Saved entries
========

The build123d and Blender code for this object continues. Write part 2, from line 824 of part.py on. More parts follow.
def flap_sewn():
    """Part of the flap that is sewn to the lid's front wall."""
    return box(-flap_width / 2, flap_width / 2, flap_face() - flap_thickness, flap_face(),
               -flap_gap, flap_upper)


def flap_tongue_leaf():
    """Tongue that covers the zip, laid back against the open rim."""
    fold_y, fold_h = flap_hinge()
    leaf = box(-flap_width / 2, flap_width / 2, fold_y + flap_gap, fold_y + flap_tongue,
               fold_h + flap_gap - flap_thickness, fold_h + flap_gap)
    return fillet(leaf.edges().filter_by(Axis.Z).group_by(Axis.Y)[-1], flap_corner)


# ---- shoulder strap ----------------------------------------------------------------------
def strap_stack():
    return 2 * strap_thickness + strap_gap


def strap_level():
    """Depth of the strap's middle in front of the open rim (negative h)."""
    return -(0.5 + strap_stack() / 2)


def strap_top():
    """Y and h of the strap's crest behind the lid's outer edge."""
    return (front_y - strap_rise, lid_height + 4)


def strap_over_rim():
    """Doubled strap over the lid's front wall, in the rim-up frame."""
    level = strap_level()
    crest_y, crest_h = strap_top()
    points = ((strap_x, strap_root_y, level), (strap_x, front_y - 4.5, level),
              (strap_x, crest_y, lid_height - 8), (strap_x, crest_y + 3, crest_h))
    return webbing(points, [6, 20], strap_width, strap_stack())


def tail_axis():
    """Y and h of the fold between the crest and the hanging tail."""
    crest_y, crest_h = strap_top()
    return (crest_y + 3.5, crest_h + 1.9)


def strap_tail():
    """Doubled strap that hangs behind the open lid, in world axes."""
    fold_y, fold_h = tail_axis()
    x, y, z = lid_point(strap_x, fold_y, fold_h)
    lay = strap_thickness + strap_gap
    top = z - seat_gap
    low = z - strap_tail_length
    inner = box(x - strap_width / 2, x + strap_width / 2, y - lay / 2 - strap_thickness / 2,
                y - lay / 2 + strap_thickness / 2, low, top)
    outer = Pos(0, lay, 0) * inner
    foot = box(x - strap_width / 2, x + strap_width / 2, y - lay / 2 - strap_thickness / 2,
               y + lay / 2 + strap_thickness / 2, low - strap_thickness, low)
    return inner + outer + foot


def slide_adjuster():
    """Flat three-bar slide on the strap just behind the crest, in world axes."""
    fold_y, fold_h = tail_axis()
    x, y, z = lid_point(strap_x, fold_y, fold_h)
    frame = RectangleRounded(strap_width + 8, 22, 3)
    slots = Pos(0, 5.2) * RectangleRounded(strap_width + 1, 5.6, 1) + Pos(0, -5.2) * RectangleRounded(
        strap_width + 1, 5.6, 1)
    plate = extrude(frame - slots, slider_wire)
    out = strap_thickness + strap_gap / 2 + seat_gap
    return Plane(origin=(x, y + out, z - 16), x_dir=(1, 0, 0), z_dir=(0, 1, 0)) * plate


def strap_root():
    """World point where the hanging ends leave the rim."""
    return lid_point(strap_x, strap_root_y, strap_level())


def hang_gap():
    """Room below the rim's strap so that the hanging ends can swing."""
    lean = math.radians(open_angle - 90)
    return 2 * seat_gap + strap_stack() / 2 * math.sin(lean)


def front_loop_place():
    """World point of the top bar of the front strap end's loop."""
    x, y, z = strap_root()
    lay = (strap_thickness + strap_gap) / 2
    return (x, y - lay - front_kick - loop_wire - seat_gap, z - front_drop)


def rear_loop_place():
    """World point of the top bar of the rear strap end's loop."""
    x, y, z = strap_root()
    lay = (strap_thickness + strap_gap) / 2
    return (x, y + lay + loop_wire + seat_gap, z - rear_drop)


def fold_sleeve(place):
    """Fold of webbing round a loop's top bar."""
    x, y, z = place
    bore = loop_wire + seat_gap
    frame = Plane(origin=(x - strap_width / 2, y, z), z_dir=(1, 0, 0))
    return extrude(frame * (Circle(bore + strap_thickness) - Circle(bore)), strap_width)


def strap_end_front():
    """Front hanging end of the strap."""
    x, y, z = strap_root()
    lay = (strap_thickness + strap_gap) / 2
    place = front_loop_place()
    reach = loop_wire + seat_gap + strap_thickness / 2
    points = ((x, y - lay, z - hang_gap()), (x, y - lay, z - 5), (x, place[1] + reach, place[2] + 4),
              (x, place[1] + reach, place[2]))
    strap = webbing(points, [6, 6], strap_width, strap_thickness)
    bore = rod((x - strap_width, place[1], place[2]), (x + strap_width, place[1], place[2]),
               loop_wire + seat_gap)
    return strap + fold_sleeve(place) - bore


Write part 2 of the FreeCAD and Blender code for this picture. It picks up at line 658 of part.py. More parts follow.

========

• [Objective]: Reproduce each line verbatim.

• [Task answer]:
The build123d and Blender code for this object continues. Write part 2, from line 824 of part.py on. More parts follow.
def flap_sewn():
    """Part of the flap that is sewn to the lid's front wall."""
    return box(-flap_width / 2, flap_width / 2, flap_face() - flap_thickness, flap_face(),
               -flap_gap, flap_upper)


def flap_tongue_leaf():
    """Tongue that covers the zip, laid back against the open rim."""
    fold_y, fold_h = flap_hinge()
    leaf = box(-flap_width / 2, flap_width / 2, fold_y + flap_gap, fold_y + flap_tongue,
               fold_h + flap_gap - flap_thickness, fold_h + flap_gap)
    return fillet(leaf.edges().filter_by(Axis.Z).group_by(Axis.Y)[-1], flap_corner)


# ---- shoulder strap ----------------------------------------------------------------------
def strap_stack():
    return 2 * strap_thickness + strap_gap


def strap_level():
    """Depth of the strap's middle in front of the open rim (negative h)."""
    return -(0.5 + strap_stack() / 2)


def strap_top():
    """Y and h of the strap's crest behind the lid's outer edge."""
    return (front_y - strap_rise, lid_height + 4)


def strap_over_rim():
    """Doubled strap over the lid's front wall, in the rim-up frame."""
    level = strap_level()
    crest_y, crest_h = strap_top()
    points = ((strap_x, strap_root_y, level), (strap_x, front_y - 4.5, level),
              (strap_x, crest_y, lid_height - 8), (strap_x, crest_y + 3, crest_h))
    return webbing(points, [6, 20], strap_width, strap_stack())


def tail_axis():
    """Y and h of the fold between the crest and the hanging tail."""
    crest_y, crest_h = strap_top()
    return (crest_y + 3.5, crest_h + 1.9)


def strap_tail():
    """Doubled strap that hangs behind the open lid, in world axes."""
    fold_y, fold_h = tail_axis()
    x, y, z = lid_point(strap_x, fold_y, fold_h)
    lay = strap_thickness + strap_gap
    top = z - seat_gap
    low = z - strap_tail_length
    inner = box(x - strap_width / 2, x + strap_width / 2, y - lay / 2 - strap_thickness / 2,
                y - lay / 2 + strap_thickness / 2, low, top)
    outer = Pos(0, lay, 0) * inner
    foot = box(x - strap_width / 2, x + strap_width / 2, y - lay / 2 - strap_thickness / 2,
               y + lay / 2 + strap_thickness / 2, low - strap_thickness, low)
    return inner + outer + foot


def slide_adjuster():
    """Flat three-bar slide on the strap just behind the crest, in world axes."""
    fold_y, fold_h = tail_axis()
    x, y, z = lid_point(strap_x, fold_y, fold_h)
    frame = RectangleRounded(strap_width + 8, 22, 3)
    slots = Pos(0, 5.2) * RectangleRounded(strap_width + 1, 5.6, 1) + Pos(0, -5.2) * RectangleRounded(
        strap_width + 1, 5.6, 1)
    plate = extrude(frame - slots, slider_wire)
    out = strap_thickness + strap_gap / 2 + seat_gap
    return Plane(origin=(x, y + out, z - 16), x_dir=(1, 0, 0), z_dir=(0, 1, 0)) * plate


def strap_root():
    """World point where the hanging ends leave the rim."""
    return lid_point(strap_x, strap_root_y, strap_level())


def hang_gap():
    """Room below the rim's strap so that the hanging ends can swing."""
    lean = math.radians(open_angle - 90)
    return 2 * seat_gap + strap_stack() / 2 * math.sin(lean)


def front_loop_place():
    """World point of the top bar of the front strap end's loop."""
    x, y, z = strap_root()
    lay = (strap_thickness + strap_gap) / 2
    return (x, y - lay - front_kick - loop_wire - seat_gap, z - front_drop)


def rear_loop_place():
    """World point of the top bar of the rear strap end's loop."""
    x, y, z = strap_root()
    lay = (strap_thickness + strap_gap) / 2
    return (x, y + lay + loop_wire + seat_gap, z - rear_drop)


def fold_sleeve(place):
    """Fold of webbing round a loop's top bar."""
    x, y, z = place
    bore = loop_wire + seat_gap
    frame = Plane(origin=(x - strap_width / 2, y, z), z_dir=(1, 0, 0))
    return extrude(frame * (Circle(bore + strap_thickness) - Circle(bore)), strap_width)


def strap_end_front():
    """Front hanging end of the strap."""
    x, y, z = strap_root()
    lay = (strap_thickness + strap_gap) / 2
    place = front_loop_place()
    reach = loop_wire + seat_gap + strap_thickness / 2
    points = ((x, y - lay, z - hang_gap()), (x, y - lay, z - 5), (x, place[1] + reach, place[2] + 4),
              (x, place[1] + reach, place[2]))
    strap = webbing(points, [6, 6], strap_width, strap_thickness)
    bore = rod((x - strap_width, place[1], place[2]), (x + strap_width, place[1], place[2]),
               loop_wire + seat_gap)
    return strap + fold_sleeve(place) - bore


Write part 2 of the FreeCAD and Blender code for this picture. It picks up at line 658 of part.py. More parts follow.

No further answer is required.